⟨
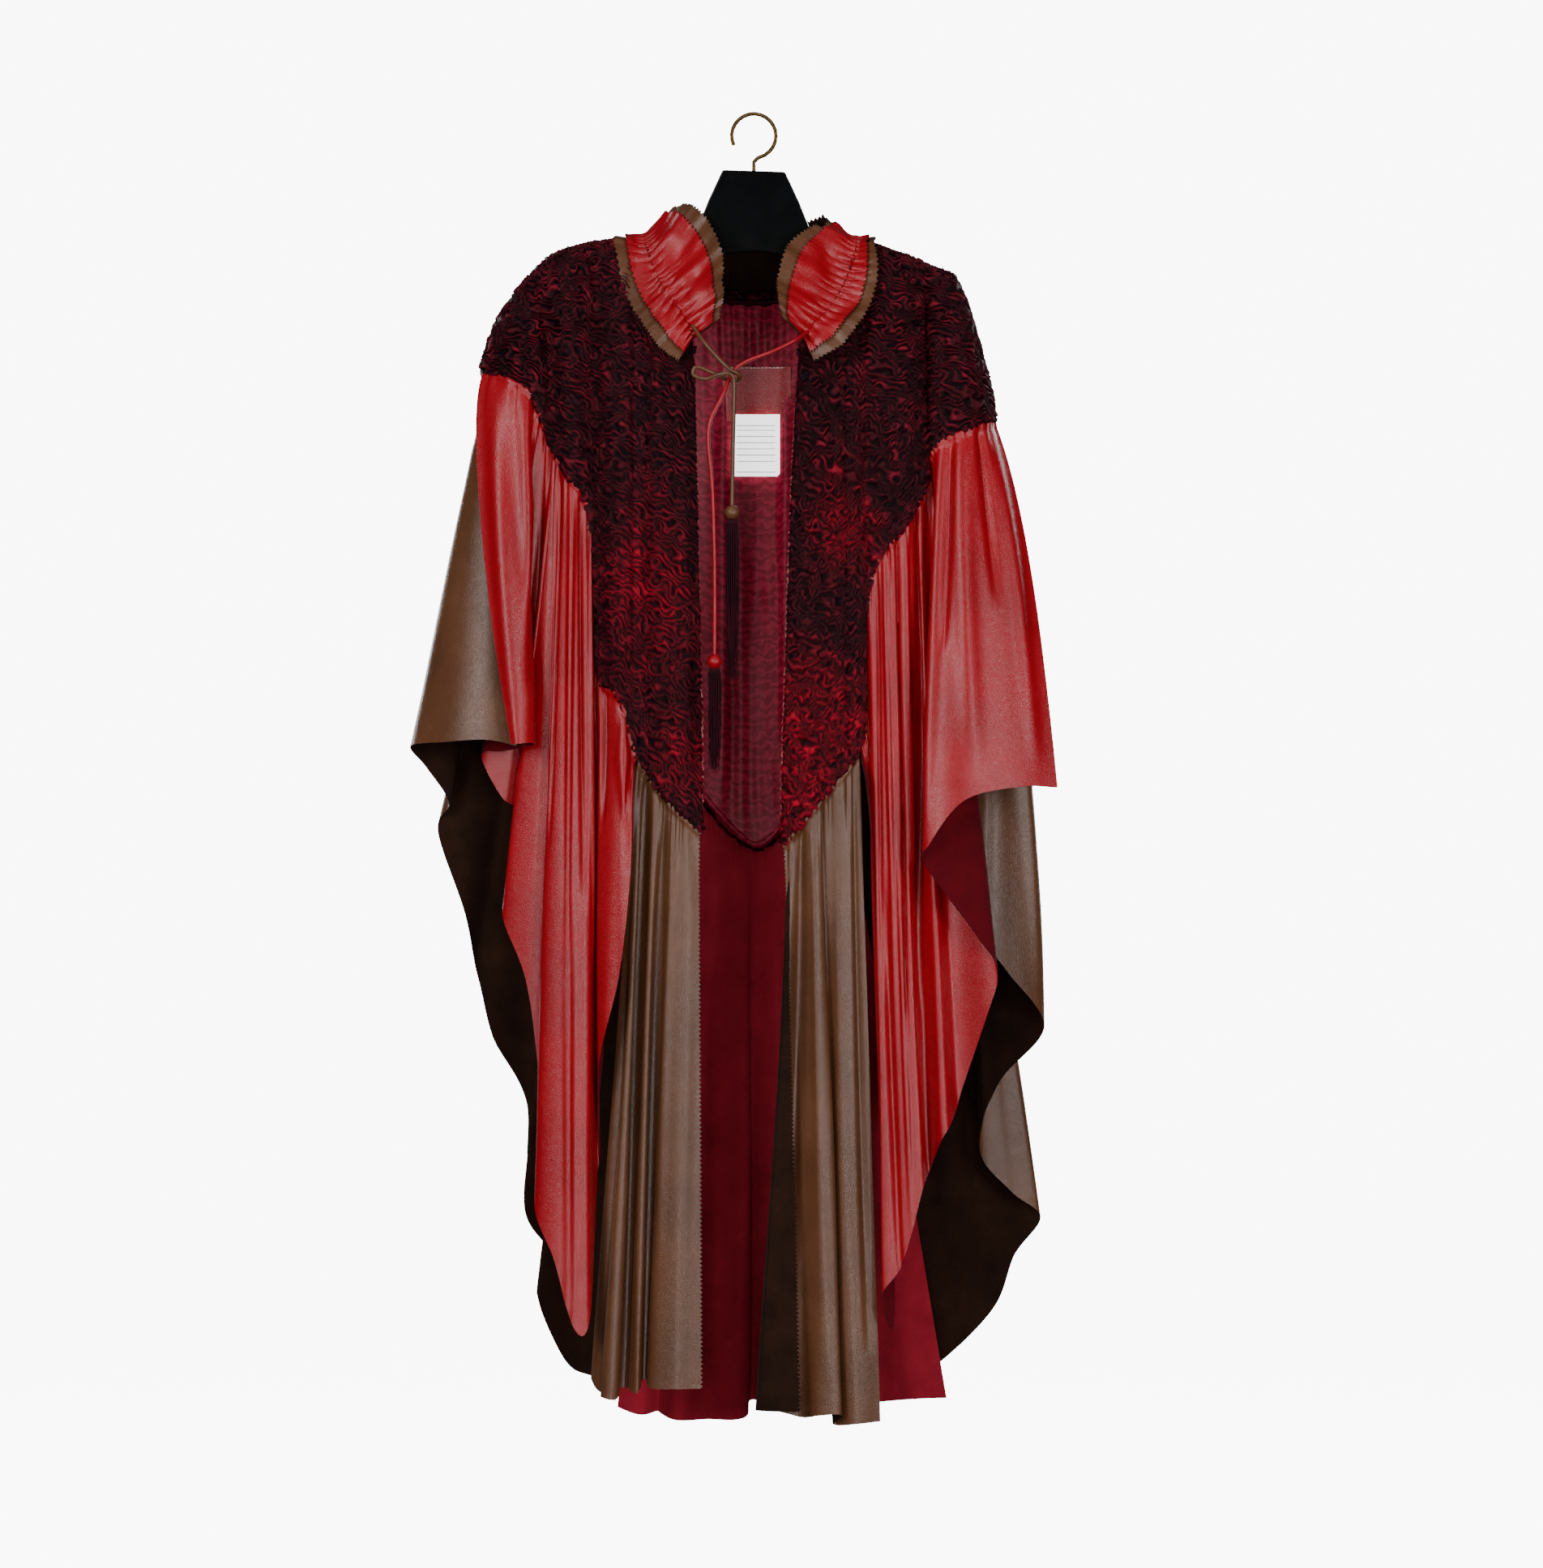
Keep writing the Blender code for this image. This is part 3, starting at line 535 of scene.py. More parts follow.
def start_material(name: str) -> tuple:
    """Starts a material.

    Args:
        name: what the real material is.

    Returns:
        The material, its tree, its shader and the Object coordinates in metres.
    """
    made = bpy.data.materials.new(name)
    made.use_nodes = True
    tree = made.node_tree
    shader = tree.nodes["Principled BSDF"]
    place = add(tree, "ShaderNodeTexCoord", {})
    return made, tree, shader, place.outputs["Object"]


@dataclass(frozen=True)
class NappaGrain:
    """Drum-dyed nappa, grain side: pebbled pores, soft creases and a satin gloss.

    Its pores are under 1 mm, and are drawn at 1.7 mm, as coarse as they need to show.
    """

    name: str
    deep: str
    main: str
    worn: str
    roughness: float = 0.4
    pore: float = 1.7 * MM
    crease: float = 8 * MM
    patch: float = 90 * MM

    def build(self) -> bpy.types.Material:
        """Makes the material.

        Returns:
            The finished material.
        """
        made, tree, shader, place = start_material(self.name)
        tone = ramp(tree, cloud(tree, place, self.patch, 5.0, 0.62),
                    [(0.35, self.deep), (0.5, self.main), (0.65, self.worn)])
        pore = add(tree, "ShaderNodeTexVoronoi", {"Vector": place, "Scale": 1 / self.pore},
                   feature="DISTANCE_TO_EDGE")
        pit = add(tree, "ShaderNodeMapRange",
                  {"Value": pore.outputs["Distance"], "From Min": 0.0, "From Max": 0.3})
        filled = add(tree, "ShaderNodeMapRange",
                     {"Value": pit.outputs["Result"], "To Min": 0.6, "To Max": 1.0})
        mottle = add(tree, "ShaderNodeMix",
                     {0: filled.outputs["Result"], 6: colour(self.deep), 7: tone},
                     data_type="RGBA")
        crease = cloud(tree, place, self.crease, 4.0, 0.6)
        rough = add(tree, "ShaderNodeMapRange",
                    {"Value": crease, "To Min": self.roughness - 0.04,
                     "To Max": self.roughness + 0.06})
        folds = relief(tree, crease, 0.3, 0.9 * MM)
        wire(tree, shader, {
            "Base Color": mottle.outputs[2], "Roughness": rough.outputs["Result"],
            "Normal": relief(tree, pit.outputs["Result"], 0.5, 0.2 * MM, folds),
            "IOR": 1.5, "Specular IOR Level": 0.36, "Coat Weight": 0.1, "Coat Roughness": 0.25,
        })
        return made


@dataclass(frozen=True)
class FleshSide:
    """The same hide's buffed flesh side: matt nap with soft streaks.

    Its nap is under 0.3 mm, and is drawn at 1.1 mm, as coarse as it needs to show.
    """

    name: str
    deep: str
    main: str
    patch: float = 45 * MM
    nap: float = 1.1 * MM

    def build(self) -> bpy.types.Material:
        """Makes the material.

        Returns:
            The finished material.
        """
        made, tree, shader, place = start_material(self.name)
        wire(tree, shader, {
            "Base Color": ramp(tree, cloud(tree, place, self.patch, 8.0, 0.66),
                               [(0.32, self.deep), (0.68, self.main)]),
            "Normal": relief(tree, cloud(tree, place, self.nap, 3.0, 0.7), 0.5, 0.4 * MM),
            "Roughness": 0.88, "Specular IOR Level": 0.12,
            "Sheen Weight": 0.03, "Sheen Roughness": 0.5,
        })
        return made


@dataclass(frozen=True)
class CurlyLamb:
    """Dyed curly lamb: near-black wine, its colour ramped by each curl's height, so that the
    partings are darkened as painted shade and the tips of the curls are crimson as painted
    highlight.

    Single hairs are under 0.1 mm, and locks of them are drawn at 1.4 mm.
    """

    name: str = "curly_lamb"
    hair: float = 1.4 * MM
    patch: float = 120 * MM

    def build(self) -> bpy.types.Material:
        """Makes the material.

        Returns:
            The finished material, which reads each point's curl and its glow of painted light.
        """
        made, tree, shader, place = start_material(self.name)
        curl = add(tree, "ShaderNodeAttribute", {}, attribute_name="curl")
        glow = add(tree, "ShaderNodeAttribute", {}, attribute_name="glow")
        # Painted shade and painted highlight: each ramp runs from near black in the partings to
        # crimson on the curls' tips.
        dark = ramp(tree, curl.outputs["Fac"],
                    [(0.05, "#080003"), (0.4, "#26040C"), (0.75, "#4C0A18"), (1.0, "#7C1428")])
        bright = ramp(tree, curl.outputs["Fac"],
                      [(0.05, "#140004"), (0.4, "#4E0210"), (0.75, "#84061E"), (1.0, "#B21228")])
        # Painted light: where a point's glow is high, the pile takes the bright ramp, a lit copy of
        # the dark one.
        both = add(tree, "ShaderNodeMath", {
            0: cloud(tree, place, self.patch, 6.0, 0.7), 1: glow.outputs["Fac"],
            2: glow.outputs["Fac"],
        }, operation="MULTIPLY_ADD")
        share = add(tree, "ShaderNodeMapRange",
                    {"Value": both.outputs["Value"], "From Min": 0.34, "From Max": 1.0})
        mix = add(tree, "ShaderNodeMix", {0: share.outputs["Result"], 6: dark, 7: bright},
                  data_type="RGBA")
        hair = cloud(tree, place, self.hair, 4.0, 0.7, 2.5)
        wire(tree, shader, {
            "Base Color": mix.outputs[2], "Normal": relief(tree, hair, 0.7, 0.9 * MM),
            "Roughness": 0.5, "Specular IOR Level": 0.12,
        })
        return made


@dataclass(frozen=True)
class Moire:
    """Watered rayon: fine ribs pressed into wandering bands, with a silky sheen.

    Its ribs are under 0.5 mm, and are drawn at 2.2 mm, as coarse as they need to show.
    """

    name: str = "moire_lining"
    rib: float = 2.2 * MM
    band: float = 34 * MM

    def build(self) -> bpy.types.Material:
        """Makes the material.

        Returns:
            The finished material, which follows the cloth's own map.
        """
        made, tree, shader, _ = start_material(self.name)
        cloth = add(tree, "ShaderNodeUVMap", {}, uv_map="cloth").outputs["UV"]
        band = add(tree, "ShaderNodeTexWave",
                   {"Vector": cloth, "Scale": 1 / self.band, "Distortion": 9.0, "Detail": 4.0,
                    "Detail Scale": 3.0}, wave_type="BANDS", bands_direction="Y")
        tone = ramp(tree, band.outputs["Fac"],
                    [(0.0, "#7A0C26"), (0.6, "#8C122E"), (1.0, "#9E1E3A")])
        rib = add(tree, "ShaderNodeTexWave",
                  {"Vector": cloth, "Scale": 1 / (self.rib * 3), "Distortion": 0.7, "Detail": 1.0},
                  wave_type="BANDS", bands_direction="Y")
        wire(tree, shader, {
            "Base Color": tone, "Normal": relief(tree, rib.outputs["Fac"], 0.12, 0.2 * MM),
            "Roughness": 0.42, "Specular IOR Level": 0.15,
        })
        return made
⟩
Required work. Extract the listing in its entirety and repeat it exactly.

Solution for this task.
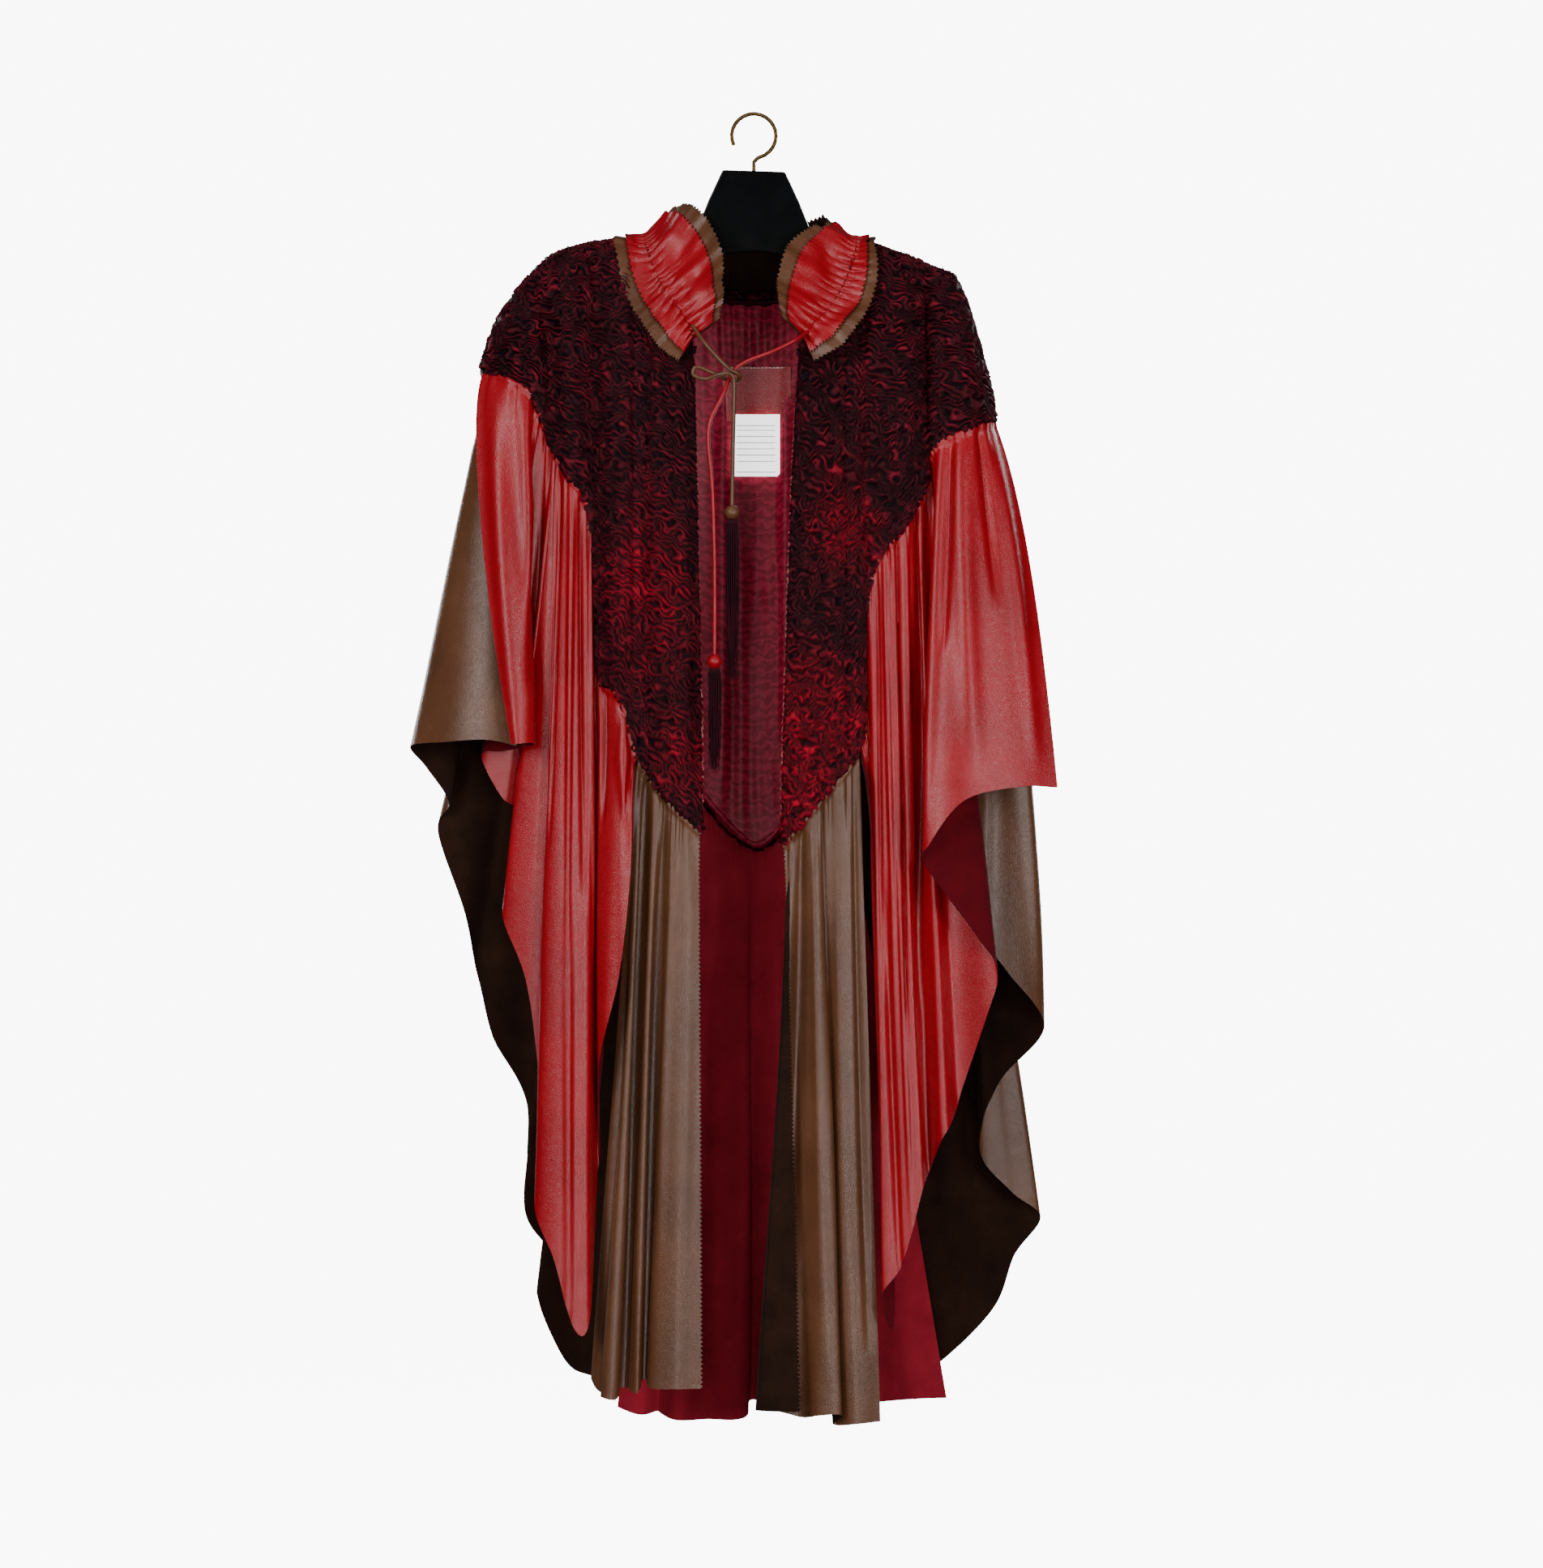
Keep writing the Blender code for this image. This is part 3, starting at line 535 of scene.py. More parts follow.
def start_material(name: str) -> tuple:
    """Starts a material.

    Args:
        name: what the real material is.

    Returns:
        The material, its tree, its shader and the Object coordinates in metres.
    """
    made = bpy.data.materials.new(name)
    made.use_nodes = True
    tree = made.node_tree
    shader = tree.nodes["Principled BSDF"]
    place = add(tree, "ShaderNodeTexCoord", {})
    return made, tree, shader, place.outputs["Object"]


@dataclass(frozen=True)
class NappaGrain:
    """Drum-dyed nappa, grain side: pebbled pores, soft creases and a satin gloss.

    Its pores are under 1 mm, and are drawn at 1.7 mm, as coarse as they need to show.
    """

    name: str
    deep: str
    main: str
    worn: str
    roughness: float = 0.4
    pore: float = 1.7 * MM
    crease: float = 8 * MM
    patch: float = 90 * MM

    def build(self) -> bpy.types.Material:
        """Makes the material.

        Returns:
            The finished material.
        """
        made, tree, shader, place = start_material(self.name)
        tone = ramp(tree, cloud(tree, place, self.patch, 5.0, 0.62),
                    [(0.35, self.deep), (0.5, self.main), (0.65, self.worn)])
        pore = add(tree, "ShaderNodeTexVoronoi", {"Vector": place, "Scale": 1 / self.pore},
                   feature="DISTANCE_TO_EDGE")
        pit = add(tree, "ShaderNodeMapRange",
                  {"Value": pore.outputs["Distance"], "From Min": 0.0, "From Max": 0.3})
        filled = add(tree, "ShaderNodeMapRange",
                     {"Value": pit.outputs["Result"], "To Min": 0.6, "To Max": 1.0})
        mottle = add(tree, "ShaderNodeMix",
                     {0: filled.outputs["Result"], 6: colour(self.deep), 7: tone},
                     data_type="RGBA")
        crease = cloud(tree, place, self.crease, 4.0, 0.6)
        rough = add(tree, "ShaderNodeMapRange",
                    {"Value": crease, "To Min": self.roughness - 0.04,
                     "To Max": self.roughness + 0.06})
        folds = relief(tree, crease, 0.3, 0.9 * MM)
        wire(tree, shader, {
            "Base Color": mottle.outputs[2], "Roughness": rough.outputs["Result"],
            "Normal": relief(tree, pit.outputs["Result"], 0.5, 0.2 * MM, folds),
            "IOR": 1.5, "Specular IOR Level": 0.36, "Coat Weight": 0.1, "Coat Roughness": 0.25,
        })
        return made


@dataclass(frozen=True)
class FleshSide:
    """The same hide's buffed flesh side: matt nap with soft streaks.

    Its nap is under 0.3 mm, and is drawn at 1.1 mm, as coarse as it needs to show.
    """

    name: str
    deep: str
    main: str
    patch: float = 45 * MM
    nap: float = 1.1 * MM

    def build(self) -> bpy.types.Material:
        """Makes the material.

        Returns:
            The finished material.
        """
        made, tree, shader, place = start_material(self.name)
        wire(tree, shader, {
            "Base Color": ramp(tree, cloud(tree, place, self.patch, 8.0, 0.66),
                               [(0.32, self.deep), (0.68, self.main)]),
            "Normal": relief(tree, cloud(tree, place, self.nap, 3.0, 0.7), 0.5, 0.4 * MM),
            "Roughness": 0.88, "Specular IOR Level": 0.12,
            "Sheen Weight": 0.03, "Sheen Roughness": 0.5,
        })
        return made


@dataclass(frozen=True)
class CurlyLamb:
    """Dyed curly lamb: near-black wine, its colour ramped by each curl's height, so that the
    partings are darkened as painted shade and the tips of the curls are crimson as painted
    highlight.

    Single hairs are under 0.1 mm, and locks of them are drawn at 1.4 mm.
    """

    name: str = "curly_lamb"
    hair: float = 1.4 * MM
    patch: float = 120 * MM

    def build(self) -> bpy.types.Material:
        """Makes the material.

        Returns:
            The finished material, which reads each point's curl and its glow of painted light.
        """
        made, tree, shader, place = start_material(self.name)
        curl = add(tree, "ShaderNodeAttribute", {}, attribute_name="curl")
        glow = add(tree, "ShaderNodeAttribute", {}, attribute_name="glow")
        # Painted shade and painted highlight: each ramp runs from near black in the partings to
        # crimson on the curls' tips.
        dark = ramp(tree, curl.outputs["Fac"],
                    [(0.05, "#080003"), (0.4, "#26040C"), (0.75, "#4C0A18"), (1.0, "#7C1428")])
        bright = ramp(tree, curl.outputs["Fac"],
                      [(0.05, "#140004"), (0.4, "#4E0210"), (0.75, "#84061E"), (1.0, "#B21228")])
        # Painted light: where a point's glow is high, the pile takes the bright ramp, a lit copy of
        # the dark one.
        both = add(tree, "ShaderNodeMath", {
            0: cloud(tree, place, self.patch, 6.0, 0.7), 1: glow.outputs["Fac"],
            2: glow.outputs["Fac"],
        }, operation="MULTIPLY_ADD")
        share = add(tree, "ShaderNodeMapRange",
                    {"Value": both.outputs["Value"], "From Min": 0.34, "From Max": 1.0})
        mix = add(tree, "ShaderNodeMix", {0: share.outputs["Result"], 6: dark, 7: bright},
                  data_type="RGBA")
        hair = cloud(tree, place, self.hair, 4.0, 0.7, 2.5)
        wire(tree, shader, {
            "Base Color": mix.outputs[2], "Normal": relief(tree, hair, 0.7, 0.9 * MM),
            "Roughness": 0.5, "Specular IOR Level": 0.12,
        })
        return made


@dataclass(frozen=True)
class Moire:
    """Watered rayon: fine ribs pressed into wandering bands, with a silky sheen.

    Its ribs are under 0.5 mm, and are drawn at 2.2 mm, as coarse as they need to show.
    """

    name: str = "moire_lining"
    rib: float = 2.2 * MM
    band: float = 34 * MM

    def build(self) -> bpy.types.Material:
        """Makes the material.

        Returns:
            The finished material, which follows the cloth's own map.
        """
        made, tree, shader, _ = start_material(self.name)
        cloth = add(tree, "ShaderNodeUVMap", {}, uv_map="cloth").outputs["UV"]
        band = add(tree, "ShaderNodeTexWave",
                   {"Vector": cloth, "Scale": 1 / self.band, "Distortion": 9.0, "Detail": 4.0,
                    "Detail Scale": 3.0}, wave_type="BANDS", bands_direction="Y")
        tone = ramp(tree, band.outputs["Fac"],
                    [(0.0, "#7A0C26"), (0.6, "#8C122E"), (1.0, "#9E1E3A")])
        rib = add(tree, "ShaderNodeTexWave",
                  {"Vector": cloth, "Scale": 1 / (self.rib * 3), "Distortion": 0.7, "Detail": 1.0},
                  wave_type="BANDS", bands_direction="Y")
        wire(tree, shader, {
            "Base Color": tone, "Normal": relief(tree, rib.outputs["Fac"], 0.12, 0.2 * MM),
            "Roughness": 0.42, "Specular IOR Level": 0.15,
        })
        return made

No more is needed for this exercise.